Nadie se marchaba. Nadie se movía. Parecía que todos respiraban al mismo ritmo y a la expectativa de la siguiente intervención del hombre de la camisa azul o de alguien del corrillo. Sucede esto último, en boca de una señora de bolsa en mano, que “se despacha” contra los vecinos prepotentes en los edificios en estos días críticos. Me pregunto qué iría a responder. La contestación se registra al volver al sitio de donde se había desplazado: “A
quien se cree un dios”, le comenta, “no lo mires a los ojos. Míralo a los pies: ¡verás cuánto barro tiene! Con ello te digo todo”. Confieso que sentí algo de barro en mis pies.
Una muchacha, con apariencia de universitaria, pelo a su aire y un bolígrafo en la mano, le pide algunas consideraciones acerca del amor. “Es tu mejor aliado para hoy. Para hoy y para mañana”, afirma, de lo que la chica toma nota. “Además, amar es estar ahí, junto a los que quieres, junto a lo que quieres”. Palabras que parecían hechas para esta cuarentena de reclusión, las cuales complementa con otras: “Y una cosa más: el amor te permitirá ver a tu alrededor viejos que aún nadan. Son viejos venturosos, no náufragos. Anímalos”.

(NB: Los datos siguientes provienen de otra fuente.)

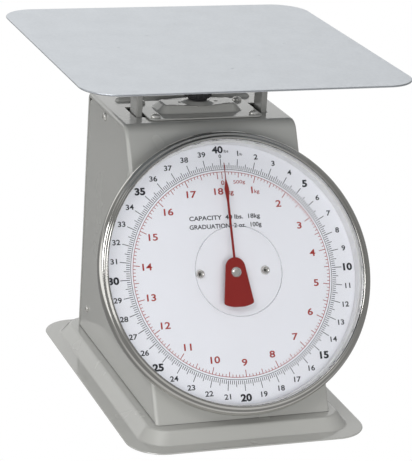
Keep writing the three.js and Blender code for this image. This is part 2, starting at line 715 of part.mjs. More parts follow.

Luego contacta con la mirada a casi todos los reunidos. Por supuesto que no sospecharía que este otro caballero andaba sobre sus cabezas, en un viaje inaugural, silencioso e irreverente. Sin embargo, valía la pena correr el riesgo.
Pensaba en esas, cuando el ciudadano azul, sin ton ni son, empieza una fugaz locuacidad, impulsado por las ansias de hablar y de los otros de escuchar. “La esperanza es una fuerza interior que te protege del exterior. Cultívala”, dijo, si bien lo hizo mirando a otra chica con el pelo ensortijado, crecido, de varios colores. “Saber esperar no es aguardar. Es creer que llegará lo que esperas que llegue”, dijo, tras lo cual indicó, con una voz pausada: “Todas las circunstancias que te han hecho pasar mal han ido quedando atrás. ¡Y tú que creías que
nunca pasarían!”.
Mientras unos y otros se miraban, pone término a su breve perorata con una rotunda afirmación: “Tener esperanza no es dormir con los ojos abiertos. Es dormir con los dos cerrados. Muy cerrados”. Justo aquí entendí que yo estaba profundamente dormido, y con los ojos cerrados, muy cerrados.
INFLEXIÓN. “Planteadme hipótesis mejores que las mías, o bien aceptad lo que yo postulo”, decía a sus críticos escépticos el alemán Christoph Clau, Clavius, el matemático y astrónomo jesuita más apreciado del siglo 16.